THE EXERCISE:
Pick out every line with the word "members" and copy it.
___ DATASET SECTION
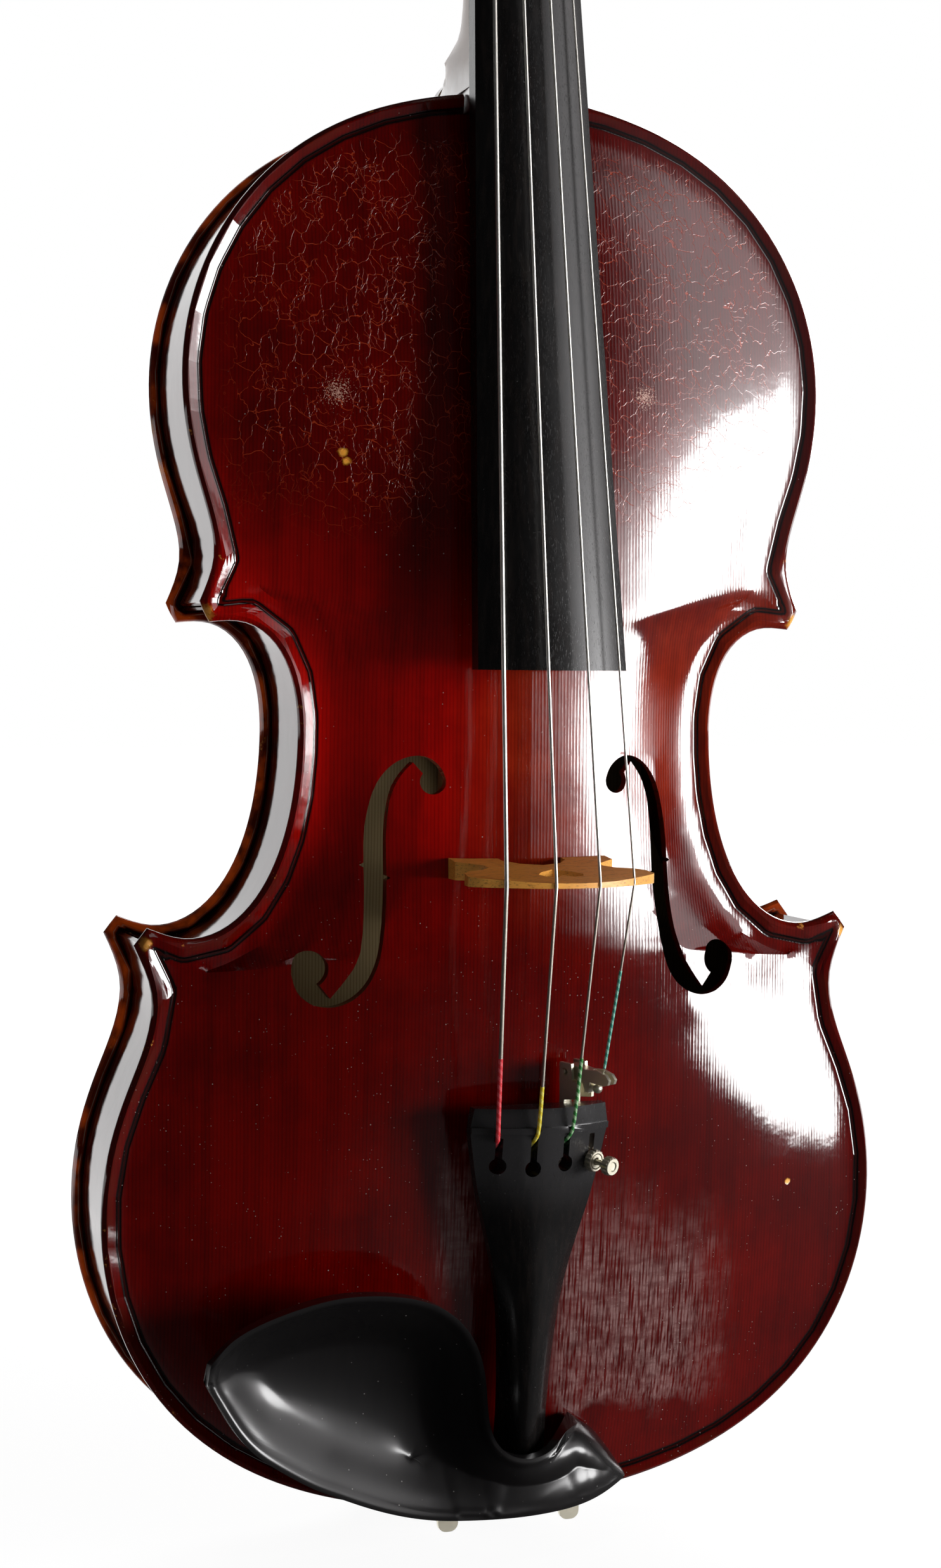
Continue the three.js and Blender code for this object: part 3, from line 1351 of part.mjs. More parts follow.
// Fine tuner, each outline as pairs: along the tailpiece, then out from its surface
const wireRadius = 0.42;
const ballPlace = [20.8, 1.1];
const ballRadius = 1.45;
const shankRadius = 0.9;
const shankTop = 6;
const shankTip = -10.5;
const bossRadius = 2;
const bossTop = 2.5;
const collarNutRadius = 3.2;
const collarNutBottom = 0.4;
const collarNutTop = 2.6;
const headRadius = 2.7;
const headTop = 8.8;
const leverHalf = 1.7;
const leverSlotHalf = 0.75;
const leverSlotBottom = -0.4;
const bracketHalf = 3.3;
const bracketWall = 1;
const bracketBase = [[-4, -9.1], [14, -9.1], [14, -8.3], [-4, -8.3]];
const bracketLeg = [
  [12, -9.9], [26.2, -10.9], [26.5, -6.4], [22, -5.8], [21.5, -3.2], [17, -3.2], [16.2, -6.6], [15.7, -8.3], [12, -8.3],
];
const leverOutline = [
  [-2, -11.9], [20, -11.6], [24.6, -10.7], [25.9, -8.8], [25.7, -2], [26.3, 2], [25.7, 5.4], [24.4, 6.7], [23.1, 6.3],
  [22.5, 4.8], [22.4, -0.5], [19.3, -0.7], [19.3, -1.9], [21.8, -3.4], [21.9, -7.6], [19.5, -9.9], [-2, -10.7],
];
const pivotPlace = [23.8, -8.8];
const pinRadius = 0.8;
const pinHalf = 4.2;

const ballBlank = new THREE.SphereGeometry(ballRadius, boltSides / 2, boltSides / 4);
ballBlank.translate(...tunerPoint(0, ...ballPlace).toArray());
const wire = tube([tunerPoint(0, ...ballPlace), tunerPoint(0, ...wireEnd)], wireRadius, windingSides);
addMesh('string_a_ball', union([ballBlank, wire]), steelWire);

const pinAxis = rod(pinRadius, tunerPoint(-pinHalf, ...pivotPlace), tunerAcross, pinHalf * 2, stringSides);
const pinBore = rod(pinRadius + fit, tunerPoint(-pinHalf * 2, ...pivotPlace), tunerAcross, pinHalf * 4, stringSides);
const leverSlot = tunerPrism([
  [ballPlace[0] - ballRadius, leverSlotBottom], [wireEnd[0], leverSlotBottom], [wireEnd[0], headTop],
  [ballPlace[0] - ballRadius, headTop],
], -leverSlotHalf, leverSlotHalf);
addMesh('tuner_lever', cut(tunerPrism(leverOutline, -leverHalf, leverHalf), [pinBore, leverSlot]), nickel);
addMesh('tuner_pin', pinAxis, nickel);

const shankBore = rod(shankRadius + fit, tunerPoint(0, 0, shankTip - overrun), tunerOut, overrun * 3, stringSides);
const bracketParts = [tunerPrism(bracketBase, -bracketHalf, bracketHalf)];
for (const side of [-1, 1]) {
  bracketParts.push(tunerPrism(bracketLeg, bracketHalf * side, (bracketHalf - bracketWall) * side));
}
const bossStart = tunerPoint(0, 0, bracketBase[0][1]);
bracketParts.push(rod(bossRadius, bossStart, tunerOut, bossTop - bracketBase[0][1], boltSides));
addMesh('tuner_bracket', cut(union(bracketParts), [pinBore, shankBore]), nickel);

const ring = (outer, inner, bottom, top) => turned([
  [inner, bottom], [outer, bottom], [outer, top], [inner, top], [inner, bottom],
], tunerPoint(0, 0, 0), tunerOut, boltSides);
addMesh('tuner_collar', ring(collarNutRadius, bossRadius + fit, collarNutBottom, collarNutTop), nickel);
addMesh('tuner_screw', rod(shankRadius, tunerPoint(0, 0, shankTip), tunerOut, shankTop - shankTip, stringSides), nickel);
addMesh('tuner_head', rod(headRadius, tunerPoint(0, 0, shankTop), tunerOut, headTop - shankTop, boltSides), nickel);

// Saddle, tailgut and end button
const saddleSide = [
  [-17.2, 8.4], [-17.2, 15], [-21.6, 15], [-24.2, 14], [-25, 12.2], [-24.7, 10], [-23.4, 8.7], [-21, 8.4],
];
const saddleOutline = saddleSide.map(([y, z]) => new THREE.Vector2(y, z));
addMesh('saddle', sidePrism(saddleOutline, -saddleHalf, saddleHalf), ebony);

const grooveLevel = 5;
const buttonProfile = [
  [0, 0], [5.9, 0], [6.6, 0.8], [6.6, 2.4], [4, 3.8], [4, 6.2], [6.2, 8], [6.2, 10.5], [3.6, 10.5],
];
const buttonShankEnd = 34;
const buttonTip = 3.2;
addMesh('end_button', turned(
  [...buttonProfile, [buttonTip, buttonShankEnd], [0, buttonShankEnd]],
  new THREE.Vector3(),
  zAxis,
  boltSides,
), ebony);

const gutLoop = 5.15;
const gutLoopSteps = 12;
const gutSide = [
  [4.5, -33.4, 12.5], [4.55, -27.3, 11.9], [4.6, -26.1, 10.5], [4.75, -25, 8.3], [4.95, -19, 6.2], [5.15, -6, 5],
];
const gutPath = [new THREE.Vector3(-gutHalf, gutHoleY, tailEnd + gutHoleDepth / 2)];
gutPath.push(new THREE.Vector3(-gutHalf, gutHoleY, tailEnd - gutRadius));
for (const [x, y, z] of gutSide) gutPath.push(new THREE.Vector3(-x, y, z));
for (let i = 0; i <= gutLoopSteps; i += 1) {
  const angle = Math.PI - (i / gutLoopSteps) * Math.PI;
  gutPath.push(new THREE.Vector3(gutLoop * Math.cos(angle), gutLoop * Math.sin(angle), grooveLevel));
}
for (const [x, y, z] of gutSide.slice().reverse()) gutPath.push(new THREE.Vector3(x, y, z));
gutPath.push(new THREE.Vector3(gutHalf, gutHoleY, tailEnd - gutRadius));
gutPath.push(new THREE.Vector3(gutHalf, gutHoleY, tailEnd + gutHoleDepth / 2));
addMesh('tailgut', tube(gutPath, gutRadius, stringSides), ebony);

// Chinrest: the two sides of its plan, from the bass tip round to the treble end
const chinUpper = [
  [-95, 64], [-91, 69], [-85, 72.5], [-77, 75.5], [-68, 78], [-58, 79.7], [-47, 79.3], [-38, 78], [-31, 75.5],
  [-25.5, 72], [-20.5, 66], [-18, 60], [-16.5, 53], [-16, 46], [-15, 39], [-13, 34.5], [-10, 31.5], [-5, 29], [3, 29],
  [9.6, 32.3], [12, 36], [17, 35.5], [22, 33], [27, 28], [31, 23], [34, 18],
];
const chinLower = [
  [-96, 58], [-93.5, 54], [-90, 48], [-86, 42], [-80, 36], [-73, 31.5], [-66, 27], [-58, 23.5], [-50, 20], [-40, 16.5],
  [-29, 14], [-18, 13], [-8, 12.5], [2, 12.5], [12, 13], [20, 14], [26, 15.5], [31, 17],
];
// Along the chinrest, at these shares of the way: the depths of both rims and of the underside, how
// deep the bowl is (below 0 the arm's ridge stands proud), and how thick the wood
const chinShares = [0, 0.08, 0.2, 0.35, 0.5, 0.6, 0.68, 0.74, 0.8, 0.87, 0.94, 1];
const chinUpperRim = [-50.5, -51, -51.5, -51.8, -51.5, -50.5, -48.8, -47.6, -45, -35, -29.5, -28];
const chinLowerRim = [-50.5, -49.5, -48, -47, -46.4, -46, -46, -46, -45.6, -44, -41, -36];
const chinUnder = [-60, -60, -60, -60, -60, -60, -60, -60, -41.8, -24.6, -24.6, -24.6];
const chinDish = [0, 4, 8, 9.5, 9, 6, 2, 0.4, -1.5, -6, -5, -3];
const chinThickness = [4, 5, 6, 6, 6, 6, 5, 4.6, 4.6, 5, 5.4, 5];
const chinStationCount = 22;
const chinAcrossSteps = 7;
const chinRimShare = 0.9;
const chinBowlShares = { start: 0.07, power: 0.8 };
const chinRidgeShare = 0.6;

function chinAt(values, share) {
  const i = Math.max(chinShares.findIndex((at) => at >= share), 1);
  const t = (share - chinShares[i - 1]) / (chinShares[i] - chinShares[i - 1]);
  return THREE.MathUtils.lerp(values[i - 1], values[i], t);
}

function chinShell() {
  const asLine = (pairs) => new THREE.SplineCurve(pairs.map(([x, z]) => new THREE.Vector2(x, z)));
  const upper = asLine(chinUpper).getSpacedPoints(chinStationCount);
  const lower = asLine(chinLower).getSpacedPoints(chinStationCount);
  const rings = upper.map((start, i) => {
    const share = i / chinStationCount;
    const [upperRim, lowerRim] = [chinAt(chinUpperRim, share), chinAt(chinLowerRim, share)];
    const [dish, thickness] = [chinAt(chinDish, share), chinAt(chinThickness, share)];
    const under = chinAt(chinUnder, share);
    const points = [];
    for (let k = 0; k <= chinAcrossSteps; k += 1) {
      const t = k / chinAcrossSteps;
      const plan = start.clone().lerp(lower[i], t);
      const inner = THREE.MathUtils.clamp(THREE.MathUtils.inverseLerp(chinBowlShares.start, 1 - chinBowlShares.start, t), 0, 1);
      const bowl = dish > 0 ? Math.sin(Math.PI * inner) ** chinBowlShares.power : Math.sin(Math.PI * t ** chinRidgeShare);
      points.push(new THREE.Vector3(plan.x, THREE.MathUtils.lerp(upperRim, lowerRim, t) + dish * bowl, plan.y));
    }
    const underside = points.map((point, k) => {
      const rim = k === 0 || k === chinAcrossSteps ? chinRimShare : 1;
      return new THREE.Vector3(point.x, Math.max(point.y + thickness * rim, under), point.z);
    });
    return [...points, ...underside.reverse()];
  });
  return loft(rings);
}

const chinFootBottom = -24.6;
const chinFootTop = -41;
const chinClearance = 1;
const padSink = 1.9;
const bassFoot = [[-38, 17], [-29, 14.8], [-18, 13.6], [-12, 13.4], [-12, 27], [-26, 29.5], [-38, 30]];
const padOutlines = {
  bass: [[-38, 17.4], [-29, 15], [-18, 13.6], [-12, 13.4], [-12, 25], [-38, 27.5]],
  treble: [[13, 14], [18, 14.4], [24, 15.6], [30, 17.6], [32, 18.6], [27, 25], [14, 25]],
};
const studOffset = 18.6;
const studLevel = 6;
const studRadius = 1.6;
const studInner = -2;
const studPlateHalf = 3;
const studPlateTop = -26.8;
const studPlateUnder = -25.4;
const studPlateBottom = 3.9;
const studPlateReach = 20;

const box = (x, y, z) => {
  const shape = new THREE.BoxGeometry(x[1] - x[0], y[1] - y[0], z[1] - z[0]);
  return shape.translate((x[0] + x[1]) / 2, (y[0] + y[1]) / 2, (z[0] + z[1]) / 2);
};
const onPlan = (pairs) => pairs.map(([x, z]) => new THREE.Vector2(x, z));
const studPlate = (side, room) => {
  const middle = studOffset * side;
  const across = [middle - studPlateHalf - room, middle + studPlateHalf + room];
  return box(across, [studPlateTop - room, studPlateUnder + room], [studPlateBottom, studPlateReach + room]);
};
const chinBlank = union([chinShell(), planPrism(onPlan(bassFoot), chinFootTop, chinFootBottom)]);
const studRecesses = union([studPlate(-1, fit), studPlate(1, fit)]);
addMesh('chinrest', seated(chinBlank.subtract(studRecesses), frontShell, -chinClearance), ebony);
for (const [suffix, outline] of Object.entries(padOutlines)) {
  const pad = planPrism(onPlan(outline), chinFootBottom, frontFace + padSink);
  const resting = seated(pad, frontShell, -fit).decompose();
  const outermost = resting.reduce((best, piece) => (depthOf(piece) < depthOf(best) ? piece : best));
  addMesh(`cork_pad_${suffix}`, outermost, cork);
}

// Clamp
const barrelRadius = 2.8;
const barrelFrom = -14;
const barrelTo = 12;
const lowerStudFrom = 3;
const clampHalf = 24;
const clampFrom = 24;
const clampTo = 26.6;
const clampBottom = 3;
const clampTop = 20;
const footCorkHalf = 22;
const footCorkBottom = 9.5;
for (const [suffix, side] of [['bass', -1], ['treble', 1]]) {
  const at = (y) => new THREE.Vector3(studOffset * side, y, studLevel);
  const stud = rod(studRadius, at(studPlateUnder - fit), yAxis, studInner - studPlateUnder + fit, boltSides / 2);
  addMesh(`clamp_stud_${suffix}`, union([studPlate(side, 0), stud]), nickel);
  addMesh(`clamp_barrel_${suffix}`, turned([
    [studRadius + fit, barrelFrom], [barrelRadius, barrelFrom], [barrelRadius, barrelTo], [studRadius + fit, barrelTo],
    [studRadius + fit, barrelFrom],
  ], at(0), yAxis, boltSides), nickel);
}
const clampParts = [box([-clampHalf, clampHalf], [clampFrom, clampTo], [clampBottom, clampTop])];
for (const side of [-1, 1]) {
  const from = new THREE.Vector3(studOffset * side, lowerStudFrom, studLevel);
  clampParts.push(rod(studRadius, from, yAxis, clampFrom + fit - lowerStudFrom, boltSides / 2));
}
addMesh('clamp_foot', union(clampParts), nickel);
const corkBlank = box([-footCorkHalf, footCorkHalf], [backFace - padSink, clampFrom], [footCorkBottom, clampTop]);
const corkPieces = seated(corkBlank, backShell, fit).decompose();
addMesh('foot_cork', corkPieces.reduce((best, piece) => (depthOf(piece) > depthOf(best) ? piece : best)), cork);

export default viola;
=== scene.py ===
import bmesh
import bpy
import json
import math
from mathutils import Matrix, Vector
from mathutils.bvhtree import BVHTree
from mathutils.kdtree import KDTree

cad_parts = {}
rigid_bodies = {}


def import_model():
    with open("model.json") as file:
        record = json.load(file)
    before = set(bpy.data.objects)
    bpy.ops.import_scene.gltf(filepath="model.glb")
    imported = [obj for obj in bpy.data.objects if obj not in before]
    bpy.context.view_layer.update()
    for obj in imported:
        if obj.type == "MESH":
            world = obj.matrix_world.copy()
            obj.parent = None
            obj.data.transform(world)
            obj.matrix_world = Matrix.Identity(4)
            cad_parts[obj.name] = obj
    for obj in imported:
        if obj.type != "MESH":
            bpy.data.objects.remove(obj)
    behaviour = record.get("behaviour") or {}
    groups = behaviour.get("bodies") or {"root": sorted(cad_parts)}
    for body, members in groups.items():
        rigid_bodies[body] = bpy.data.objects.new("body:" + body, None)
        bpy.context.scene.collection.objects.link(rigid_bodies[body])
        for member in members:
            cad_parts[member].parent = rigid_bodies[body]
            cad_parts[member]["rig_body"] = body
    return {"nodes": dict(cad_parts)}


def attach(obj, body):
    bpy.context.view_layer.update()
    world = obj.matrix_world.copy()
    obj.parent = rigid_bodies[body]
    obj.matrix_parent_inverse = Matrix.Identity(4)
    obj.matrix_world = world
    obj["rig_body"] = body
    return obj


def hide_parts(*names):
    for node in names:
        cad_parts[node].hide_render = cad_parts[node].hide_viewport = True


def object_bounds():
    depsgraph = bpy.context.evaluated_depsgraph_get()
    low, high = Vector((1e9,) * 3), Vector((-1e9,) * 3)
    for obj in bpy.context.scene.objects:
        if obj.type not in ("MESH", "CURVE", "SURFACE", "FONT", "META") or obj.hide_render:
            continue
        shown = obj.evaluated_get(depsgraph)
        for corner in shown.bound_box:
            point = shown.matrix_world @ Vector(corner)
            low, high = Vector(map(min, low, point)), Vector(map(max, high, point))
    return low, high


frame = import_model()
cad_box = [list(corner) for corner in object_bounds()]
nodes = frame["nodes"]
body_of = {name: node["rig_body"] for name, node in nodes.items()}
mm = 0.001

# Camera at the photograph's viewing angle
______
COMPLETED EXERCISE:
    for body, members in groups.items():
        for member in members:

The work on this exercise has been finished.